Once the RMSE curve has flattened or begins to turn over, i.e. adding more latent dimensions no longer improves predictions, there is no benefit to increasing n_latents. The best n_latents is where the mean RMSE is minimium:
all_rmse = []
for n_latents, res in all_results.items():
model = res["model"]
predict_test = model.predict_outputs(
res["test_opt_pars"]["latents"], res["fixed_pars"]
)
resid = predict_test["label"] - test_data["label"].data
all_rmse.append(np.sqrt(np.mean(resid**2, axis=0)))

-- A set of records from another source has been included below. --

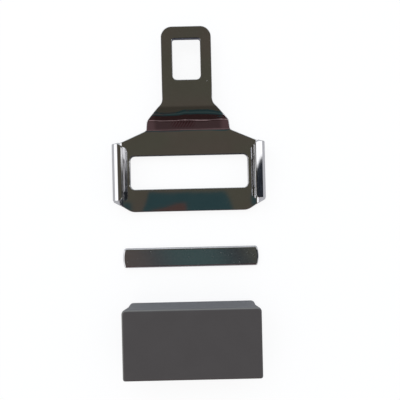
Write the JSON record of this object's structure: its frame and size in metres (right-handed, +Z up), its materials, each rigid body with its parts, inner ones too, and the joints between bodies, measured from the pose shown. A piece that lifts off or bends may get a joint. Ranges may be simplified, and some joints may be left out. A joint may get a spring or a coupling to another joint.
{
  "type": "seat belt tongue",
  "caption": "Folded steel seat belt tongue with latch window and webbing slot, laid out with its loose slide bar and plastic cover.",
  "frame": {"origin": "centre of the webbing slot, on the plane that the laid out kit rests on", "axes": "+Y from the webbing end towards the blade's tip, +X to the right across the slot, +Z up from the resting plane"},
  "size_m": [0.062, 0.1412, 0.014],
  "materials": {
    "chromed_steel": "bright chromium plate on stamped sheet",
    "plated_bar": "plated bar, slightly grained",
    "grey_plastic": "dark grey moulded plastic, fine grain"
  },
  "bodies": {
    "tongue": {"tongue_plate": "chromed_steel"},
    "bar": {"slide_bar": "plated_bar"},
    "cover": {"cover": "grey_plastic"}
  },
  "joints": [
    {"name": "bar_slide", "type": "slide", "parent": "tongue", "child": "bar", "axis": [0, 0.9871, 0.1599], "range_m": [0, 0.0313]},
    {"name": "cover_slide", "type": "slide", "parent": "tongue", "child": "cover", "axis": [0, 0.9953, 0.0965], "range_m": [0, 0.0652]}
  ]
}
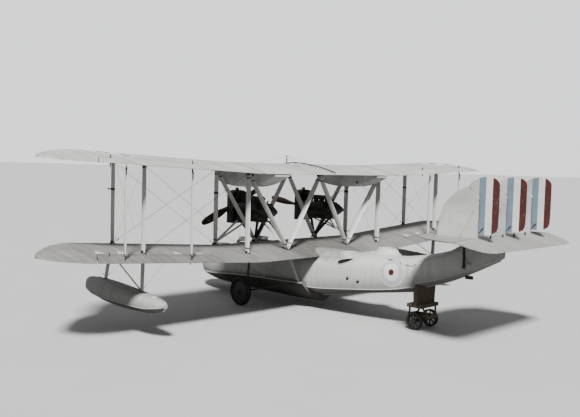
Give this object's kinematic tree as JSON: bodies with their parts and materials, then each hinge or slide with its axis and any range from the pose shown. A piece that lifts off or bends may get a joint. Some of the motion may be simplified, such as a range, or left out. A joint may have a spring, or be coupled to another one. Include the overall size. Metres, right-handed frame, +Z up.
{
  "type": "twin-engined biplane flying boat on beaching wheels",
  "caption": "Open-cockpit biplane flying boat with tractor engines between the wings, tip floats and triple fins, on beaching wheels and a tail trolley.",
  "frame": {"origin": "on the floor, below the middle of the whole boat's box", "axes": "+X forward to the bow, +Y to port, +Z up"},
  "size_m": [15.5916, 22.86, 5.87],
  "materials": {
    "hull_paint": "weathered matt pale grey paint",
    "wing_fabric": "silver-grey doped linen",
    "tail_fabric": "silver-grey doped linen",
    "strut_paint": "grey paint",
    "engine_metal": "black enamel with oil and grime",
    "radiator_metal": "black painted shell over a fine core",
    "tank_paint": "satin grey paint",
    "propeller_wood": "dark varnished laminations",
    "rudder_stripes": "doped linen in upright stripes of pale blue, white and dark red",
    "gear_iron": "dark painted steel, scuffed",
    "wheel_tyre": "worn black rubber on a painted disc"
  },
  "bodies": {
    "airframe": {"beaching_frame_port": "gear_iron", "beaching_frame_stbd": "gear_iron", "engine_mount_port": "strut_paint", "engine_mount_stbd": "strut_paint", "engine_port": "engine_metal", "engine_stbd": "engine_metal", "fin_centre": "tail_fabric", "fin_port": "tail_fabric", "fin_stbd": "tail_fabric", "float_port": "hull_paint", "float_stbd": "hull_paint", "float_struts_port": "strut_paint", "float_struts_stbd": "strut_paint", "fuel_tank_port": "tank_paint", "fuel_tank_stbd": "tank_paint", "hull": "hull_paint", "hull_strut_front_port": "strut_paint", "hull_strut_front_stbd": "strut_paint", "hull_strut_rear_port": "strut_paint", "hull_strut_rear_stbd": "strut_paint", "lower_centre_wing": "wing_fabric", "lower_wing_port": "wing_fabric", "lower_wing_stbd": "wing_fabric", "mast": "strut_paint", "outer_strut_front_port": "strut_paint", "outer_strut_front_stbd": "strut_paint", "outer_strut_rear_port": "strut_paint", "outer_strut_rear_stbd": "strut_paint", "planing_bottom": "hull_paint", "radiator_port": "radiator_metal", "radiator_stbd": "radiator_metal", "tail_struts_port": "strut_paint", "tail_struts_stbd": "strut_paint", "tail_trolley": "gear_iron", "tailplane": "tail_fabric", "truss_front": "strut_paint", "truss_rear": "strut_paint", "upper_centre_wing": "wing_fabric", "upper_wing_port": "wing_fabric", "upper_wing_stbd": "wing_fabric"},
    "aileron_lower_port": {"aileron_lower_port": "wing_fabric"},
    "aileron_upper_port": {"aileron_upper_port": "wing_fabric"},
    "aileron_links_port": {"aileron_link_inner_port": "strut_paint", "aileron_link_outer_port": "strut_paint"},
    "aileron_lower_stbd": {"aileron_lower_stbd": "wing_fabric"},
    "aileron_upper_stbd": {"aileron_upper_stbd": "wing_fabric"},
    "aileron_links_stbd": {"aileron_link_inner_stbd": "strut_paint", "aileron_link_outer_stbd": "strut_paint"},
    "rudder_centre": {"rudder_centre": "rudder_stripes"},
    "rudder_port": {"rudder_port": "rudder_stripes"},
    "rudder_stbd": {"rudder_stbd": "rudder_stripes"},
    "elevator": {"elevator": "tail_fabric"},
    "propeller_port": {"propeller_port": "propeller_wood"},
    "beaching_wheel_port": {"beaching_wheel_port": "wheel_tyre"},
    "propeller_stbd": {"propeller_stbd": "propeller_wood"},
    "beaching_wheel_stbd": {"beaching_wheel_stbd": "wheel_tyre"},
    "trolley_wheels": {"trolley_wheels": "gear_iron"}
  },
  "joints": [
    {"name": "aileron_lower_port", "type": "hinge", "parent": "airframe", "child": "aileron_lower_port", "pos_m": [0.82575, 5.37, 2.29687], "axis": [0, 0.9976, 0.0698], "range_deg": [-25, 25]},
    {"name": "aileron_upper_port", "type": "hinge", "parent": "airframe", "child": "aileron_upper_port", "pos_m": [0.82575, 5.37, 5.28633], "axis": [0, 0.9991, 0.0419], "range_deg": [-25, 25]},
    {"name": "aileron_links_port", "type": "hinge", "parent": "aileron_lower_port", "child": "aileron_links_port", "pos_m": [0.44575, 6.64, 2.39118], "axis": [0, 0.9976, 0.0698], "range_deg": [-25, 25]},
    {"name": "aileron_lower_stbd", "type": "hinge", "parent": "airframe", "child": "aileron_lower_stbd", "pos_m": [0.82575, -5.37, 2.29687], "axis": [0, 0.9976, -0.0698], "range_deg": [-25, 25]},
    {"name": "aileron_upper_stbd", "type": "hinge", "parent": "airframe", "child": "aileron_upper_stbd", "pos_m": [0.82575, -5.37, 5.28633], "axis": [0, 0.9991, -0.0419], "range_deg": [-25, 25]},
    {"name": "aileron_links_stbd", "type": "hinge", "parent": "aileron_lower_stbd", "child": "aileron_links_stbd", "pos_m": [0.44575, -6.64, 2.39118], "axis": [0, 0.9976, -0.0698], "range_deg": [-25, 25]},
    {"name": "rudder_centre", "type": "hinge", "parent": "airframe", "child": "rudder_centre", "pos_m": [-6.85425, 0, 3.54], "axis": [0, 0, 1], "range_deg": [-25, 25]},
    {"name": "rudder_port", "type": "hinge", "parent": "airframe", "child": "rudder_port", "pos_m": [-6.85425, 1.68, 3.54], "axis": [0, 0, 1], "range_deg": [-25, 25]},
    {"name": "rudder_stbd", "type": "hinge", "parent": "airframe", "child": "rudder_stbd", "pos_m": [-6.85425, -1.68, 3.54], "axis": [0, 0, 1], "range_deg": [-25, 25]},
    {"name": "elevator", "type": "hinge", "parent": "airframe", "child": "elevator", "pos_m": [-6.82425, 0, 3.37], "axis": [0, 1, 0], "range_deg": [-11, 29]},
    {"name": "propeller_port", "type": "hinge", "parent": "airframe", "child": "propeller_port", "pos_m": [3.92575, 1.9, 3.77], "axis": [1, 0, 0], "continuous": true},
    {"name": "beaching_wheel_port", "type": "hinge", "parent": "airframe", "child": "beaching_wheel_port", "pos_m": [2.99575, 2.21, 0.54], "axis": [0, 1, 0], "continuous": true},
    {"name": "propeller_stbd", "type": "hinge", "parent": "airframe", "child": "propeller_stbd", "pos_m": [3.92575, -1.9, 3.77], "axis": [1, 0, 0], "continuous": true},
    {"name": "beaching_wheel_stbd", "type": "hinge", "parent": "airframe", "child": "beaching_wheel_stbd", "pos_m": [2.99575, -2.21, 0.54], "axis": [0, 1, 0], "continuous": true},
    {"name": "trolley_wheels", "type": "hinge", "parent": "airframe", "child": "trolley_wheels", "pos_m": [-3.85425, 0, 0.3], "axis": [0, 1, 0], "continuous": true}
  ],
  "couplings": [
    {"joint": "aileron_upper_port", "follows": "aileron_lower_port", "ratio": 1},
    {"joint": "aileron_links_port", "follows": "aileron_lower_port", "ratio": -1},
    {"joint": "aileron_lower_stbd", "follows": "aileron_lower_port", "ratio": -1},
    {"joint": "aileron_upper_stbd", "follows": "aileron_lower_port", "ratio": -1},
    {"joint": "aileron_links_stbd", "follows": "aileron_lower_port", "ratio": 1},
    {"joint": "rudder_port", "follows": "rudder_centre", "ratio": 1},
    {"joint": "rudder_stbd", "follows": "rudder_centre", "ratio": 1}
  ]
}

all_results[n_latents]["predict_test_unproc"] = test_data.unprocess(predict_test)
all_rmse = np.array(all_rmse)
mean_rmse = np.mean(all_rmse, axis=1)
best_idx = np.argmin(mean_rmse)
best_n_latents = n_latents_values[best_idx]
fig, axes = plt.subplots(1, 2, figsize=(13, 4.5), layout="constrained")
# Left: per-label RMSE (preprocessed scale)
for i, name in enumerate(label_names):
axes[0].plot(n_latents_values, all_rmse[:, i], marker="o", label=name)
axes[0].set(
xlabel="n_latents",
ylabel="RMSE (preprocessed scale)",
title="Per-label test RMSE\n(preprocessed = unit-variance scale)",
)
axes[0].set_xscale("log", base=2)
axes[0].legend(fontsize=9, loc="upper left")
# Right: mean RMSE across labels — the cross-validation summary statistic
axes[1].plot(n_latents_values, mean_rmse, marker="o", color="k")
axes[1].axvline(
best_n_latents,
color="tab:green",
ls="--",
lw=1.5,
label=f"best: n_latents = {best_n_latents}",
)
axes[1].set(
xlabel="n_latents",
ylabel="mean RMSE across labels\n(preprocessed scale)",
title="Cross-validation summary\n(lower = better)",
)
axes[1].set_xscale("log", base=2)
axes[1].legend(loc="upper center")
_ = fig.suptitle("Hyperparameter selection: n_latents", fontsize=14)
Let’s now visualize the results for the best value of n_latents:
fig, axes = plt.subplots(1, n_labels, figsize=(4 * n_labels, 4.5), layout="constrained")
for i in range(n_labels):
predict_test_values = all_results[best_n_latents]["predict_test_unproc"]
axes[i].errorbar(
predict_test_values["label"].data[:, i],
test_data_unproc["label"].data[:, i],
yerr=test_data_unproc["label"].err[:, i],
**pt_style,
)
axes[i].set(xlabel=f"Lux {label_names[i]}", ylabel=f"ASPCAP {label_names[i]}")
_val = np.median(test_data_unproc["label"].data[:, i])
axes[i].axline([_val, _val], slope=1, color="tab:green", zorder=-100, alpha=0.5)
_ = fig.suptitle("Lux-predicted vs. APOGEE labels", fontsize=22)
predict_labels = {
k: predict_test_values["label"].data[:, i] for i, k in enumerate(label_names)
}
fig, axes = plt.subplots(1, 2, figsize=(10, 5), layout="constrained")
axes[0].hist2d(
allstar["TEFF"],
allstar["LOGG"],
bins=(np.linspace(3000, 6000, 64), np.linspace(0.5, 4.0, 64)),
cmap="magma_r",
)
axes[0].scatter(
predict_labels["TEFF"],
predict_labels["LOGG"],
marker="o",
color="tab:blue",
s=4,
label="Lux predictions",
)
axes[0].set(xlim=(6000, 3000), ylim=(4.0, 0.5), xlabel="TEFF", ylabel="LOGG")
axes[1].hist2d(
allstar["FE_H"],
allstar["MG_FE"],
bins=(np.linspace(-2.0, 0.5, 64), np.linspace(-0.2, 0.6, 64)),
cmap="magma_r",
)
axes[1].scatter(
predict_labels["FE_H"],
predict_labels["MG_FE"],
marker="o",
color="tab:blue",
s=4,
label="Lux predictions",
)
axes[1].legend(loc="upper left")
axes[1].set(xlim=(-2.0, 0.5), ylim=(-0.2, 0.6), xlabel="FE_H", ylabel="MG_FE")
[(-2.0, 0.5), (-0.2, 0.6), Text(0.5, 0, 'FE_H'), Text(0, 0.5, 'MG_FE')]
Nice, so the predicted labels capture the structure we expect to see in the stellar parameters and abundances.